The Elysée statement emphasized the need for “de-escalation” in “negotiations” as part of a "reinforced dialogue with Russia which we are in the process of leading," i.e. through the Normandy Format, with an upcoming consultation already scheduled between Putin and French President Emmanuel Macron. By contrast, the American readout made no mention of Normandy or the role of France. While it expressed support for a diplomatic resolution, its language on that score was decidedly more tepid.

On Wednesday, the U.S. delivered a written response to Russian demands on Ukraine. The contents have not been made public, but it is likely it didn’t go as far as European officials in background briefings suggested they would have liked, especially on the crucial issue of membership in NATO for Ukraine, which Russia strenuously opposes.
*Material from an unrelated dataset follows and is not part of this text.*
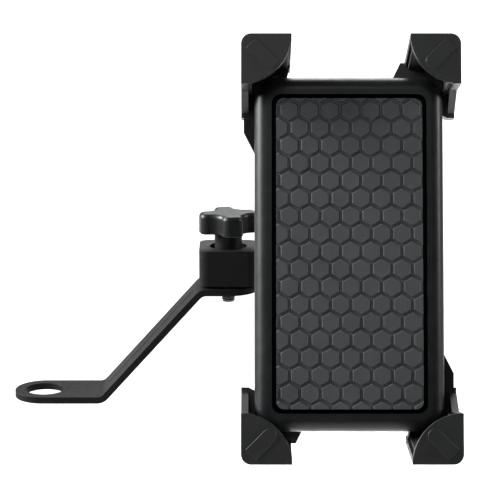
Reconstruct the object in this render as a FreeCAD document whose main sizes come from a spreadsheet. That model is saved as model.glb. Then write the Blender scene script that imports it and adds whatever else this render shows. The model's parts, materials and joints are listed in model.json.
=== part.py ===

The draft U.S. note submitted to Russia on Wednesday offered no change on its open-door policy of Ukrainian membership in NATO, according to Secretary of State Antony Blinken. But Western European countries such as France would likely be willing to make that concession to prevent Moscow from invading. There is little real appetite among most European members of NATO for the addition of any country that might need to invoke Article V (an attack on one is an attack on all) anytime soon.

Beyond policy objectives, what likely has smarted the most for Putin was the sudden and unceremonious manner in which he was expelled from the G-8 in 2014 after his seizure of Crimea. What has become the G-7 is the ultimate club for nations of power. Since then, Putin has had his nose pressed frustratingly against the window. Clearly this is not the time to reward him, nor does this seem to have been mentioned in the American note to Putin. But some means to demonstrate that Russia is not fully a pariah nation, on its way to joining the ranks of North Korea and Iran, would be a good start.

It's time for the U.S. to take a step back and let the Europeans play the primary role in these initiatives. They do, after all, have a more direct and proximate stake in a full-scale war on their continent and seem to be able to apply some brakes to Putin’s ambitions. The latest Normandy gathering adjourned late Wednesday with a new date for discussions to resume in two weeks— at the very least, that staves off an invasion through that time.

There is an expression I first learned in Russian class in 1961, "an iron fist in a velvet glove." Europe, led by the French, seems to be taking the kind of path that Biden should be taking: moderation and reflection, with just a taste of steel.